A traditional IT organization, therefore, needs to re-examine the ways in which it deals with the following things that have been under its purview:

· Information — beyond transactional data, which by now should be a standard for any company, the types of information that could be critical are often outliers, unstructured, multi-dimensional, multi-format, and qualitative

· Infrastructure — beyond cables and wires in the physical building, infrastructure technology increasingly plays important roles in capturing data about users, environments, interactions, as well as in making physical design individualizable

· Innovation — now requiring even more of a multi-disciplined approach to integrate technology, spaces, and services together into a holistic user experience

The above three points are the minimum required to transform IT to Individualizing Technology — what we can do as an industry to leverage technology, spaces, and services to provide a basic individualized experience for every person that interacts with us offline and online.
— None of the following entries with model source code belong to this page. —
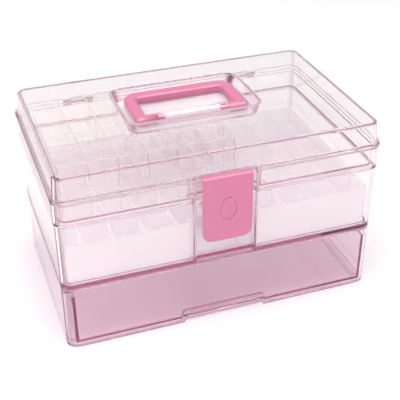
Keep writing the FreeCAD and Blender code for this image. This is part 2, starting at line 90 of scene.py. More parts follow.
def mix_colours(tree, share, first, second):
    """The output of a node that goes from the first colour to the second as share rises."""
    blend = add(tree, "ShaderNodeMix", {"Factor": share}, data_type="RGBA")
    blend.inputs[MIX_A].default_value = first
    blend.inputs[MIX_B].default_value = second
    return blend.outputs[MIX_RESULT]


def mould_surface(tree, orange_peel_mm, strength, base_rough, rough_spread):
    """Bump and roughness of a moulded face: a slow waviness from the mould, and faint flow marks."""
    where = add(tree, "ShaderNodeTexCoord")
    peel = add(tree, "ShaderNodeTexNoise", {"Vector": where.outputs["Object"]},
               Scale=1.0 / (orange_peel_mm * MM), Detail=2.0, Roughness=0.45)
    bump = add(tree, "ShaderNodeBump", {"Height": peel.outputs["Fac"]}, Strength=strength,
               Distance=0.05 * MM)
    flow = add(tree, "ShaderNodeTexNoise", {"Vector": where.outputs["Object"]},
               Scale=1.0 / (orange_peel_mm * 4.0 * MM), Detail=3.0, Roughness=0.5)
    rough = add(tree, "ShaderNodeMapRange", {"Value": flow.outputs["Fac"]},
                To_Min=base_rough - rough_spread, To_Max=base_rough + rough_spread)
    return bump.outputs["Normal"], rough.outputs["Result"]


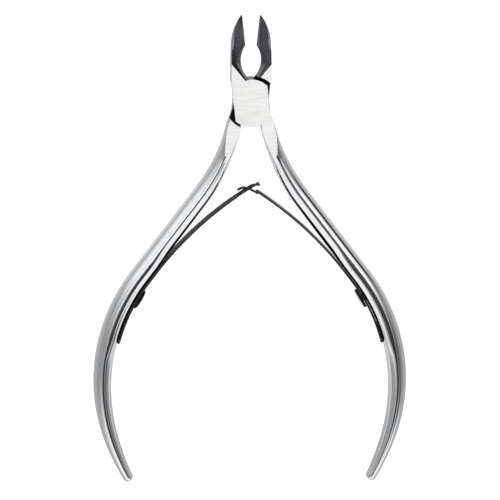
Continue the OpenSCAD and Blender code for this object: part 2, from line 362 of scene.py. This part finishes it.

In other words, the hotel experience is individualized for every guest in the same way the smartphone is individualized for every owner.

For IT to move to Individualized Technology, the people in a hotel organization will have to evolve from a technology-centric focus to a customer-centric focus. This will be challenging as previously IT was more about being a specialist. IT departments were often in their own silos, separated from the rest of the hotel organization, with their own culture, language, priorities, processes, and shielded from much of the day-to-day customer interactions.

If IT still only occupies the traditional role of information technology within a hotel group, then the hotel group must find other ways to innovate from the back of house through the customer experience to stay relevant and therefore, competitive. Some hotel groups have already realized this, and have employed options from crowdsourcing to forming partnerships to joint ventures to outright acquisitions to fill internal gaps.

Whatever the path, hopefully IT in your company won’t become the nightmare of that very scary summer blockbuster, “It.”

Nonetheless, buckle up, I think we’re in for a wild ride.